■ **INSTRUCTIONS FOR THE TASK**: State the count of lines below in which the word "joints" appears, and add nothing.

■ **INFORMATION SHOWN**:

■ ■ ■ ■

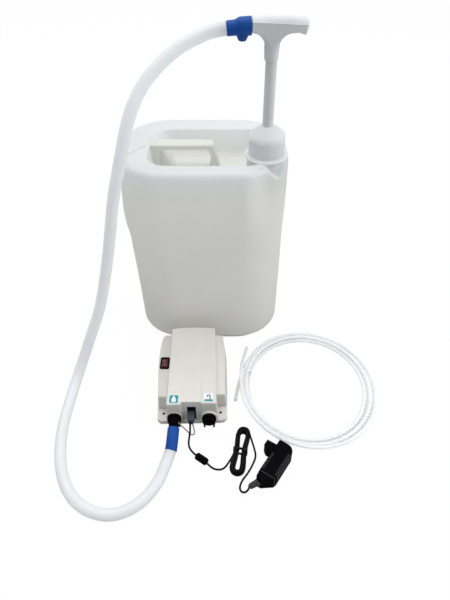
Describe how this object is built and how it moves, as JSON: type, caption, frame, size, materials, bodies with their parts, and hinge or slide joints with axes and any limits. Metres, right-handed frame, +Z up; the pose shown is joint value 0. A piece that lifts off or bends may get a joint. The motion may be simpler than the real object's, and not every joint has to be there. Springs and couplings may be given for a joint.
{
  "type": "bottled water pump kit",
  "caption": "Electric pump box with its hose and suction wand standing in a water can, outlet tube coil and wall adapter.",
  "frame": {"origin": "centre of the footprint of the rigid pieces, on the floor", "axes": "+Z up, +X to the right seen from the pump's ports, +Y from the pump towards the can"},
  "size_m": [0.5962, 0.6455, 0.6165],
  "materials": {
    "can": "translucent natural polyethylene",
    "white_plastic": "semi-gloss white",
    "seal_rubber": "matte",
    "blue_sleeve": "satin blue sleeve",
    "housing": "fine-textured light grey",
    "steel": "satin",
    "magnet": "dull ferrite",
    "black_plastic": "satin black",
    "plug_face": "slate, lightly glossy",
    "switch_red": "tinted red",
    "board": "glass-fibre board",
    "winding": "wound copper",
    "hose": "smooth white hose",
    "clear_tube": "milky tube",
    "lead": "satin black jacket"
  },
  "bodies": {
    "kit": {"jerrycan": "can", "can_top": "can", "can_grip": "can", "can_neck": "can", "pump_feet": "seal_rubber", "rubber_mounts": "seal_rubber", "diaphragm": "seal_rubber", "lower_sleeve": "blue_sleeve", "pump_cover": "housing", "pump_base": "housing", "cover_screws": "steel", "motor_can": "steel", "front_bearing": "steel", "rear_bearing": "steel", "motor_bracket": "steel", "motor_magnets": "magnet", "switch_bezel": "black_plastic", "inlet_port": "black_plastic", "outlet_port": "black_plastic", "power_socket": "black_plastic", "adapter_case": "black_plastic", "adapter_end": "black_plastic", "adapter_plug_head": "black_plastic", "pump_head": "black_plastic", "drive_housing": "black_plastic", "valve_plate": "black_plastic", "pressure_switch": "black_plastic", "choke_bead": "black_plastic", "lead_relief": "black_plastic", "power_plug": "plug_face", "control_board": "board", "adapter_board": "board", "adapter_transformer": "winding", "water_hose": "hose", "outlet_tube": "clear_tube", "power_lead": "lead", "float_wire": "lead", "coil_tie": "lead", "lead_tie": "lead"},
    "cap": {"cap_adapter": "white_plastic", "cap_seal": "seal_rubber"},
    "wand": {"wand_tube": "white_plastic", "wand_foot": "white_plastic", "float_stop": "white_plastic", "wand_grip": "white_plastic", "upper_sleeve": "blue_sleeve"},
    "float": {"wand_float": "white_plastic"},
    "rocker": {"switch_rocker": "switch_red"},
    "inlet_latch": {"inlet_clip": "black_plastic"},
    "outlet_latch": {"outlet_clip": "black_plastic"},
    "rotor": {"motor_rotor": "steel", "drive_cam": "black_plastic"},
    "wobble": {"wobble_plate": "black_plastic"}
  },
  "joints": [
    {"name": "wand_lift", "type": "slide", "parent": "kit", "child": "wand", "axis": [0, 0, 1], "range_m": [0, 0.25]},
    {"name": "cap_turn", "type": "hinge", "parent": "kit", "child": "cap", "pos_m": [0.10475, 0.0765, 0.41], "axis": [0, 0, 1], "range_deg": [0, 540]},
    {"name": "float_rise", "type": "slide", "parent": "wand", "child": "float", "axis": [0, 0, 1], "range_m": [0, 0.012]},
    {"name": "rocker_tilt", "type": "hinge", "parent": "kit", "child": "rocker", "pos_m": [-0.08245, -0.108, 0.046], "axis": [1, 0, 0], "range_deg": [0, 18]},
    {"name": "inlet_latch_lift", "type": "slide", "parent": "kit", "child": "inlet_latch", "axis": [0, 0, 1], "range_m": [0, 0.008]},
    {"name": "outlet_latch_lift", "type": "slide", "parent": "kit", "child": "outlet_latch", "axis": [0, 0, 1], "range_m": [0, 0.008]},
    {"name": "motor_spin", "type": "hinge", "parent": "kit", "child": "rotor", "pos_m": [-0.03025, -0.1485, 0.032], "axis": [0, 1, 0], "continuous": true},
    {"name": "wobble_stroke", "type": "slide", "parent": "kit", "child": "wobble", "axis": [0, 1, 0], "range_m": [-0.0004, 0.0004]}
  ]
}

■ ■ ■ ■

■ **RESULT**: 2